Abstract

We present a set of new, semi-analytical solutions to simulate three-dimensional contaminant transport subject to first-order chain-decay reactions. The aquifer is assumed to be areally semi-infinite, but finite in thickness. The analytical solution can treat the transformation of contaminants into daughter products, leading to decay chains consisting of multiple contaminant species and various reaction pathways. The solution in its current form is capable of accounting for up to seven species and four decay levels. The complex pathways are represented by means of first-order decay and production terms, while branching ratios account for decay stoichiometry.
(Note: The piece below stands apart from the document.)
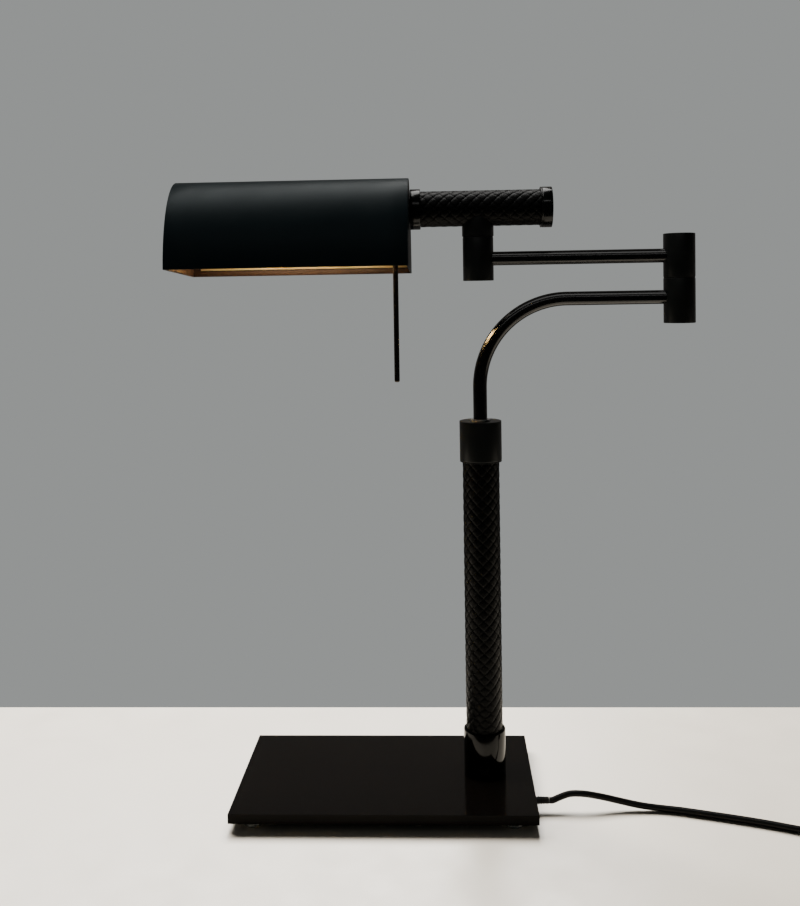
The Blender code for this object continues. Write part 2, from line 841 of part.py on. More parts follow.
def end_plate(name, x, parent):
    """A flat end of the shade, inside the shell, with its outer face at x."""
    inset = SHEET + GAP
    outline = arch(
        SHADE_HALF_DEPTH - inset, SHADE_HEIGHT - inset, SHADE_BOTTOM, 24
    )
    curve = bpy.data.curves.new(name, "CURVE")
    curve.dimensions = "2D"
    curve.fill_mode = "BOTH"
    curve.extrude = SHEET / 2
    spline = curve.splines.new("POLY")
    spline.points.add(len(outline) - 1)
    for point, (y, z) in zip(spline.points, outline):
        point.co = (y, z, 0, 1)
    spline.use_cyclic_u = True
    guide = bpy.data.objects.new(name + "_outline", curve)
    LAMP.objects.link(guide)
    bpy.context.view_layer.update()
    shaped = guide.evaluated_get(bpy.context.evaluated_depsgraph_get())
    mesh = bpy.data.meshes.new_from_object(shaped)
    made = bmesh.new()
    made.from_mesh(mesh)
    bmesh.ops.remove_doubles(made, verts=made.verts, dist=0.00001)
    made.to_mesh(mesh)
    made.free()
    bpy.data.objects.remove(guide, do_unlink=True)
    return add(
        name, mesh, SHADE_BLACK, parent, (x, 0, 0), (math.pi / 2, 0, math.pi / 2)
    )


def make_shade(parent):
    """The shell, its gold liner and its two ends."""
    shell_arch = arch(SHADE_HALF_DEPTH, SHADE_HEIGHT, SHADE_BOTTOM, 28)
    trough(
        "shade_shell", shell_arch, SHADE_LEFT, SHADE_RIGHT, SHEET, SHADE_BLACK, parent
    )
    inset = SHEET + GAP
    lining = [
        (y, max(z, SHADE_BOTTOM + HEM)) for y, z in arch(
            SHADE_HALF_DEPTH - inset, SHADE_HEIGHT - inset, SHADE_BOTTOM, 28
        )
    ]
    ends = SHEET + GAP
    trough(
        "shade_liner", lining, SHADE_LEFT + ends, SHADE_RIGHT - ends, LINER, GOLD,
        parent,
    )
    end_plate("shade_end_plate_left", SHADE_LEFT + SHEET / 2, parent)
    right = end_plate("shade_end_plate_right", SHADE_RIGHT - SHEET / 2, parent)
    cut(right, rod_cutter(
        "tilt_bore", parent, (SHADE_RIGHT - 9 * MM, 0, 0), (SHADE_RIGHT + 9 * MM, 0, 0),
        TIE_RADIUS + GAP,
    ))


def make_tilt_pivot(parent):
    """The hollow shaft that the shade turns on, and what holds it in the handle."""
    spigot_end = HANDLE_LEFT + HANDLE_INNER_RING + SPIGOT_LENGTH
    spring_end = spigot_end + GAP + SPRING_WASHER_THICK
    nut_start = spring_end + GAP
    nut_end = nut_start + TILT_NUT_LENGTH
    shaft_start = SHADE_RIGHT - 10 * MM
    turned(
        "tilt_shaft",
        ring(TIE_RADIUS, TIE_RADIUS - TIE_WALL, nut_end + MM, shaft_start),
        STEEL, parent, (0, 0, 0), "X", steps=16,
    )
    turned(
        "tilt_washer",
        ring(
            TILT_WASHER_RADIUS, TIE_RADIUS + GAP, HANDLE_LEFT - GAP, SHADE_RIGHT + GAP
        ),
        BLACK_PLASTIC, parent, (0, 0, 0), "X", steps=20,
    )
    turned(
        "tilt_spring_washer",
        ring(SPRING_WASHER_RADIUS, TIE_RADIUS + GAP, spring_end, spigot_end + GAP),
        STEEL, parent, (0, 0, 0), "X", steps=16,
    )
    turned(
        "tilt_nut",
        ring(TILT_NUT_RADIUS, TIE_NUT_BORE, nut_end, nut_start),
        STEEL, parent, (0, 0, 0), "X", steps=6,
    )
    wire(
        "shade_lead",
        [(shaft_start + MM, 0, 0), (nut_end, 0, 0), (0, 0, 0)],
        LEAD_RADIUS, CORD_BLACK, parent, sides=1,
    )


def make_lamp(parent):
    """Holder and bulb, lying along the shade."""
    root = SHADE_RIGHT - SHEET - GAP
    mouth = root - HOLDER_LENGTH
    floor = root - HOLDER_FLOOR
    bore = HOLDER_RADIUS - 1.8 * MM
    turned(
        "lamp_holder",
        [
            (HOLDER_RADIUS - 2 * MM, root),
            (HOLDER_RADIUS, root - 2 * MM),
            (HOLDER_RADIUS, mouth),
            (bore, mouth),
            (bore, floor),
            (TIE_RADIUS + GAP, floor),
            (TIE_RADIUS + GAP, root),
        ],
        BLACK_PLASTIC, parent, (0, 0, 0), "X", steps=28,
    )
    neck = mouth - 3 * MM
    contact = floor - MM
    turned(
        "bulb_cap",
        [
            (0, contact),
            (5 * MM, contact),
            (CAP_RADIUS, contact - 5 * MM),
            (CAP_RADIUS, neck),
            (0, neck),
        ],
        STEEL, parent, (0, 0, 0), "X", steps=24,
    )
    dome = 6
    profile = [(0, neck - GAP), (BULB_NECK_RADIUS, neck - GAP)]
    for step in range(dome + 1):
        angle = math.pi / 2 * step / dome
        profile.append((
            BULB_RADIUS * math.cos(angle) if step < dome else 0,
            BULB_TIP + BULB_RADIUS * (1 - math.sin(angle)),
        ))
    profile.insert(2, (BULB_RADIUS, neck - 8 * MM))
    turned(
        "bulb_glass", profile, BULB_GLASS, parent, (0, 0, 0), "X", steps=24
    )


def make_switch(parent):
    """The pull switch on its bracket, at the front of the shade's right end."""
    wall = SHADE_RIGHT - SHEET - GAP
    top = SWITCH_TOP + SHEET + GAP
    front = ROD_Y - BRACKET_HALF_WIDTH
    back = ROD_Y + BRACKET_HALF_WIDTH
    bracket = box(
        "switch_bracket",
        (ROD_X - BRACKET_REACH, front, SWITCH_TOP + GAP), (wall, back, top),
        STEEL, parent,
    )
    join(bracket, box(
        "bracket_tab",
        (wall - SHEET, front, SWITCH_TOP - BRACKET_DROP), (wall, back, top),
        STEEL, parent,
    ))
    neck = SWITCH_NECK_RADIUS
    cut(bracket, rod_cutter(
        "switch_hole", parent, (ROD_X, ROD_Y, SWITCH_TOP - 2 * MM),
        (ROD_X, ROD_Y, top + 2 * MM), neck + GAP,
    ))
    at = (ROD_X, ROD_Y, 0)
    bore = ROD_RADIUS + GAP
    seat = SWITCH_TOP - 4 * MM
    turned(
        "pull_switch_body",
        [
            (0, top + 3 * MM),
            (neck, top + 3 * MM),
            (neck, SWITCH_TOP),
            (SWITCH_RADIUS, SWITCH_TOP),
            (SWITCH_RADIUS, SWITCH_BOTTOM),
            (bore, SWITCH_BOTTOM),
            (bore, seat),
            (0, seat),
        ],
        BLACK_PLASTIC, parent, at, steps=20,
    )


def make_pull_rod(parent):
    """The rod, which reaches into the switch and slides down out of it."""
    top = SWITCH_TOP - 8 * MM
    turned(
        "pull_rod",
        [
            (0, top),
            (ROD_RADIUS, top),
            (ROD_RADIUS, ROD_BOTTOM + 0.6 * MM),
            (ROD_RADIUS - 0.6 * MM, ROD_BOTTOM),
            (0, ROD_BOTTOM),
        ],
        BLACK_NICKEL, parent, steps=16,
    )


def coil_profile():
    """The outside of the coil's section: rows of turns, a diameter apart."""
    half = COIL_ROWS * CORD_RADIUS
    top = 2 * COIL_ROWS * CORD_RADIUS
    return [
        (COIL_RADIUS + half, top),
        (COIL_RADIUS + half, 0.1 * MM),
        (COIL_RADIUS - half, 0.1 * MM),
        (COIL_RADIUS - half, top),
    ]


def make_cord():
    """Strain relief, the free cord, its coil on the table, and the plug."""
    inside = PLATE_RIGHT - RELIEF_IN
    outside = PLATE_RIGHT + RELIEF_OUT
    root = CORD_RADIUS + 0.1 * MM
    turned(
        "cord_strain_relief",
        [
            (0, outside),
            (CORD_RADIUS, outside),
            (root, PLATE_RIGHT + GAP),
            (root, inside),
            (0, inside),
        ],
        BLACK_PLASTIC, None, (0, CORD_EXIT_Y, CORD_EXIT_Z), "X", steps=12,
    )
    lane = POST_X + LEAD_LANE
    turn = 3 * MM
    wire(
        "base_lead",
        [
            (inside - GAP, CORD_EXIT_Y, CORD_EXIT_Z),
            (lane + turn, CORD_EXIT_Y, CORD_EXIT_Z),
            (lane, CORD_EXIT_Y + turn, CORD_EXIT_Z),
            (lane, -turn, CORD_EXIT_Z),
            (lane - turn, 0, CORD_EXIT_Z),
            (POST_X + NUT_RECESS_RADIUS, 0, CORD_EXIT_Z),
        ],
        LEAD_RADIUS, CORD_BLACK, None, sides=1,
    )
    route = [
        (POST_X + x * MM, y * MM, z * MM) for x, y, z in CORD_ROUTE
    ]
    middle_x = POST_X + COIL_CENTRE[0] * MM
    middle_y = COIL_CENTRE[1] * MM
    path = smooth_route(route, 4)
    wire("flex_cord", path, CORD_RADIUS, CORD_BLACK, None, sides=2)
    turned(
        "cord_coil", coil_profile(), CORD_BLACK, None, (middle_x, middle_y, 0),
        steps=28,
    )
    make_plug(middle_x, middle_y)


def make_plug(middle_x, middle_y):
    """The plug on top of the coil, its two pins, and the cord's last stretch."""
    coil_top = 2 * COIL_ROWS * CORD_RADIUS
    rear_x = middle_x + PLUG_REAR[0] * MM
    rear_y = middle_y + PLUG_REAR[1] * MM
    low = coil_top + GAP
    height = low + PLUG_THICK / 2
    tail = []
    steps = 8
    for step in range(steps + 1):
        share = step / steps
        angle = TAIL_START + (TAIL_END - TAIL_START) * share
        tail.append((
            middle_x + COIL_RADIUS * math.cos(angle),
            middle_y + COIL_RADIUS * math.sin(angle),
            low + CORD_RADIUS + (height - low - CORD_RADIUS) * share**2,
        ))
    tail.append((rear_x - 0.2 * MM, rear_y - 3 * MM, height))
    tail.append((rear_x, rear_y - 2 * GAP, height))
    wire("cord_tail", tail, CORD_RADIUS, CORD_BLACK, None, sides=2)
    body = box(
        "plug_body", (rear_x - PLUG_WIDTH / 2, rear_y, low),
        (rear_x + PLUG_WIDTH / 2, rear_y + PLUG_LENGTH, low + PLUG_THICK),
        BLACK_PLASTIC,
    )
    bevel(body, 3 * MM, 2)
    for name, side in (("left", -1), ("right", 1)):
        pin_x = rear_x + side * PIN_SPACING / 2
        front = rear_y + PLUG_LENGTH + GAP
        box(
            "plug_pin_" + name,
            (pin_x - PIN_THICK / 2, front, height - PIN_WIDTH / 2),
            (pin_x + PIN_THICK / 2, front + PIN_LENGTH, height + PIN_WIDTH / 2),
            STEEL,
        )


def make_all():
    make_base()
    make_post()
    post_pivot = pivot("post_pivot", (POST_X, 0, 0))
    make_lower_arm(post_pivot)
    elbow_pivot = pivot("elbow_pivot", (ARM_LENGTH, 0, ELBOW_SPLIT), post_pivot)
    make_elbow_lower(elbow_pivot)
    make_upper_arm(elbow_pivot)
    rise = HEAD_SPLIT - ELBOW_SPLIT
    head_pivot = pivot("head_pivot", (-ARM_LENGTH, 0, rise), elbow_pivot)
    make_handle(head_pivot)
    tilt_pivot = pivot(
        "tilt_pivot", (0, 0, HANDLE_Z - HEAD_SPLIT), head_pivot, REST_TILT
    )
    make_shade(tilt_pivot)
    make_tilt_pivot(tilt_pivot)
    make_lamp(tilt_pivot)
    make_switch(tilt_pivot)
    switch_pivot = pivot("switch_pivot", (ROD_X, ROD_Y, 0), tilt_pivot)
    make_pull_rod(switch_pivot)
    make_cord()


make_all()
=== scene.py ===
"""The looks of the swing arm desk lamp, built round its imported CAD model.

Lengths are in metres, in the CAD model's frame: +X along the arms towards the
elbow, +Y towards the back, +Z up. The shade's pieces are made in the shade's own
frame, whose origin is on the tilt axis, and are then turned into place.
"""

import json
import math

import bmesh
import bpy
from mathutils import Matrix, Vector


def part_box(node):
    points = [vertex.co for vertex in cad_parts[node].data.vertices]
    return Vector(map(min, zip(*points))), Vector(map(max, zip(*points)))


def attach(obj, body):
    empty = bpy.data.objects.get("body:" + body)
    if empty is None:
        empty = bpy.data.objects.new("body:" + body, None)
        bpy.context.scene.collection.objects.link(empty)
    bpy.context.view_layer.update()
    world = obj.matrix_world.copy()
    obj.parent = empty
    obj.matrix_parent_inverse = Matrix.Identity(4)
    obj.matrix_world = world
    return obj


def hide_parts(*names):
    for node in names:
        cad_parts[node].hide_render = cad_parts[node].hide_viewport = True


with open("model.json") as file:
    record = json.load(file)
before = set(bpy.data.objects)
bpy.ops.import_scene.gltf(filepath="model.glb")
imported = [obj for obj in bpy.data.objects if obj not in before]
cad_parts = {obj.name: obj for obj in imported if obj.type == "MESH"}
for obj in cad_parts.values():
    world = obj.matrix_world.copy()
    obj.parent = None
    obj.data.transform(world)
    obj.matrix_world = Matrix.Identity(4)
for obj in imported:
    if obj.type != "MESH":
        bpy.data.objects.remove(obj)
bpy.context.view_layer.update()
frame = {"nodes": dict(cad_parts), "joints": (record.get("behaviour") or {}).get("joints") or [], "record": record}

MM = 0.001
# The gap that the CAD model leaves between neighbouring solids
GAP = 0.3 * MM
# The lead's way through the knuckles, washers, saddle, ring and holder
LEAD_BORE = 5.3 * MM
JOINTS = {joint["name"]: joint for joint in frame["joints"]}

# Camera
CAMERA_PLACE = (0.00532, -0.87908, 0.43781)
CAMERA_YAW = 2.35
CAMERA_DROP = 2.192
CAMERA_ROLL = -0.964
CAMERA_LENS = 40.25
CAMERA_SHIFT = -0.1359

# The room's colour as the camera sees it, and what it casts on the lamp from its
# dark front and from its paler back
ROOM_SEEN = (0.31, 0.322, 0.318)
ROOM_FRONT = (0.022, 0.024, 0.024)
ROOM_BACK = (0.15, 0.14, 0.13)
# How far round towards the back the room has turned to its paler colour
ROOM_FADE = 0.7

# Table top, whose upper face is a hair below the feet
TABLE_SIZE = (2.8, 0.46, 0.03)
TABLE_CENTRE = (0, -0.06, -0.0151)

# Each light's place, the point it faces, its size and its power
LIGHTS = {
    "ceiling": ((-0.28, 0.17, 1.75), (0.02, -0.18, 0.4), (1.7, 0.7), 23),
    "front_strip": ((-0.2, -2.4, 2.0), (0, 0, 0.45), (2.6, 0.14), 4.5),
    "arm_light": ((-0.1, -0.4, 1.75), (0, 0, 0.45), (2.2, 0.5), 7),
    "table_light": ((-0.5, 1.5, 1.4), (0, 0, 0), (2.0, 0.8), 172),
}
LIGHT_COLOUR = (1.0, 0.985, 0.96)

# Places that several pieces share
POST_X = JOINTS["post_swivel"]["pos_m"][0]
PLATE_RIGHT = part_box("base_plate")[1].x
TILT_AXIS = Vector(JOINTS["shade_tilt"]["pos_m"])
REST_TILT = math.radians(-2.7)
SHADE_FRAME = Matrix.Translation(TILT_AXIS) @ Matrix.Rotation(REST_TILT, 4, "X")
ALONG_X = Matrix.Rotation(math.pi / 2, 4, "Y")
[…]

Besides advection, dispersion, bio-chemical or radioactive decay and daughter product formation, the model also accounts for sorption of contaminants on the aquifer solid phase with each species having a different retardation factor. First-type contaminant boundary conditions are utilized at the source (x=0 m) and can be either constant-in-time for each species, or the concentration can be allowed to undergo first-order decay. The solutions are obtained by exponential Fourier, Fourier cosine and Laplace transforms. Limiting forms of the solutions can be obtained in closed form, but we evaluate the general solutions by numerically inverting the analytical solutions in exponential Fourier and Laplace transform spaces. Various cases are generated and the solutions are verified against the HydroGeoSphere numerical model.